Case Study 2: PVC Profile Extrusion Temperature Adjustment

In PVC profile production, excessive temperatures led to color inconsistencies and a decline in physical properties. By adjusting the extrusion temperature to the recommended range and stabilizing the cooling system, the defect rate dropped from 5% to less than 1.5%. This case clearly demonstrates the critical role of temperature control in preventing material degradation and ensuring consistent product performance.

9. Future Trends and Prospects in Temperature Control

With the rapid advancement of automation and smart manufacturing, temperature control technologies in plastic extrusion are also evolving. Future trends include:

• Artificial Intelligence and Big Data Analysis: Utilizing machine learning algorithms to predict and optimize temperature settings, achieving full-process intelligent control.

• Widespread Adoption of High-Precision Sensors: Faster and more accurate temperature sensors will further improve the responsiveness and reliability of temperature control systems.

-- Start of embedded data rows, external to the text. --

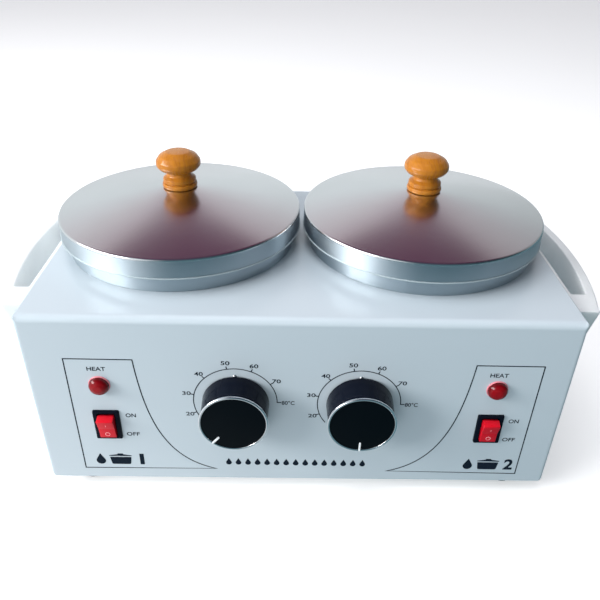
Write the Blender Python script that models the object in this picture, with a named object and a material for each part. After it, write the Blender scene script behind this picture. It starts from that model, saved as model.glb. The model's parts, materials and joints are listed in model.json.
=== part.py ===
"""Twin wax warmer: a sheet-metal housing with two lidded wax pots.

The origin is the middle of the footprint on the table. -Y is the control panel, +Z is up.
Lengths in this file are millimetres. They become metres where vertices are made.
Panel parts are built in panel coordinates (x right, y up, z out of the panel).
"""
from math import cos, pi, radians, sin, sqrt

import bmesh
import bpy
from mathutils import Matrix, Vector

MM = 0.001
GAP = 0.3

# Housing
HOUSING_WIDTH = 300.0
HOUSING_DEPTH = 176.0
HOUSING_HEIGHT = 117.0
BEND_RADIUS = 4.0
WALL = 1.5
BASE_FLANGE = 26.0

# Feet
FOOT_HEIGHT = 8.0
FOOT_RADIUS = 9.0
FOOT_X = 129.0
FOOT_INSET = 15.0

# Pots and lids
POT_X = 75.0
POT_DEPTH_FROM_FRONT = 96.0
POT_HOLE_RADIUS = 63.0
WELL_RADIUS = 61.8
COLLAR_RADIUS = 70.0
COLLAR_HEIGHT = 18.0
POT_RADIUS = 58.5
POT_FLANGE_RADIUS = 70.5
POT_DEPTH = 60.3
LID_HEM_RADIUS = 74.2
LID_RIM_RADIUS = 73.7
LID_RISE = 12.0
LID_SHEET = 1.2
LID_KNOB_RADIUS = 13.5
LID_KNOB_HEIGHT = 22.0
LID_SCREW_RADIUS = 1.5

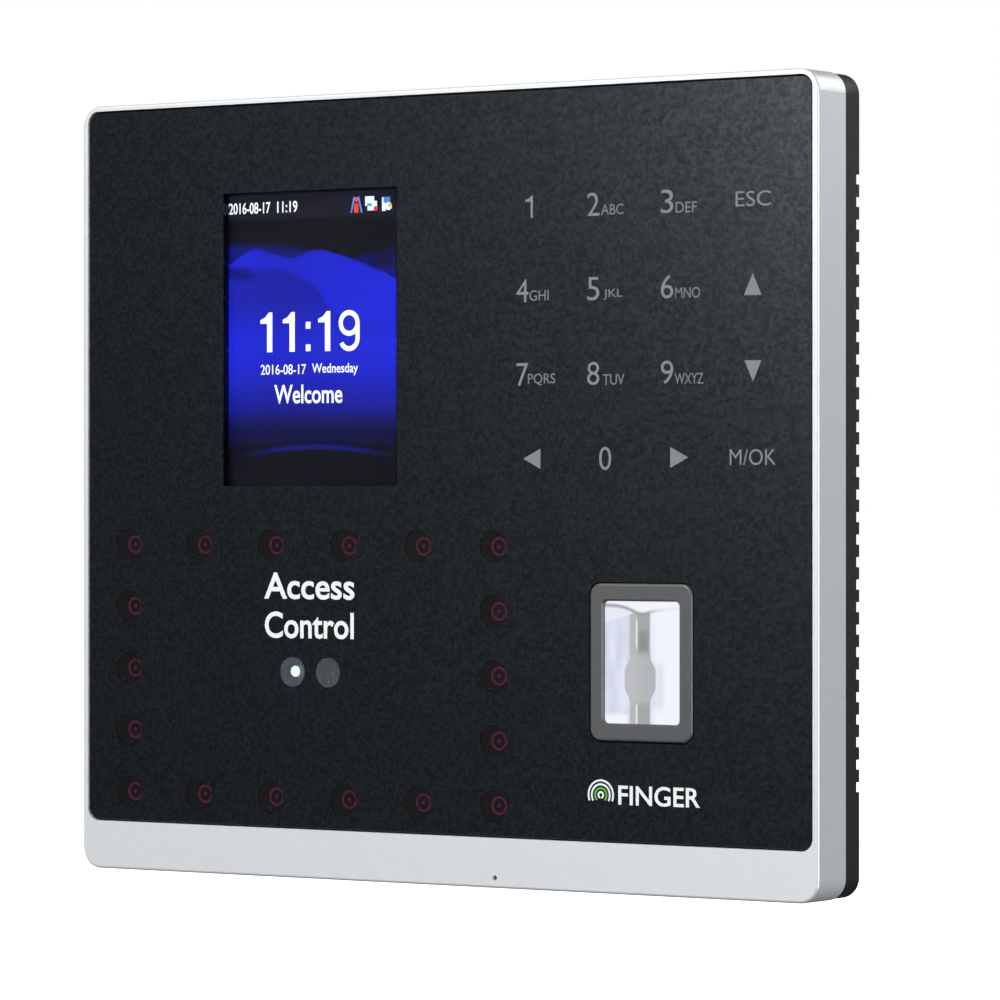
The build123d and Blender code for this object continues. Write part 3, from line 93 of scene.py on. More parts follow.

• Green and Energy-Efficient Processes: Optimizing temperature parameters to reduce energy consumption and scrap rates, contributing to environmental sustainability and cost reduction.

10. Conclusion

Temperature control is a critical component in the plastic extrusion process, directly influencing product quality, production efficiency, and energy management. By implementing scientific temperature control design, regular equipment maintenance, intelligent monitoring systems, and effective operational management, manufacturers can significantly reduce defects caused by temperature issues and enhance overall product performance. Whether dealing with PE, PP, PVC, or other plastic materials, precise temperature control is essential for achieving high-quality and cost-effective production. Continuous innovation and application of advanced temperature control technologies, combined with practical production experience, will empower companies to maintain a competitive edge in the market.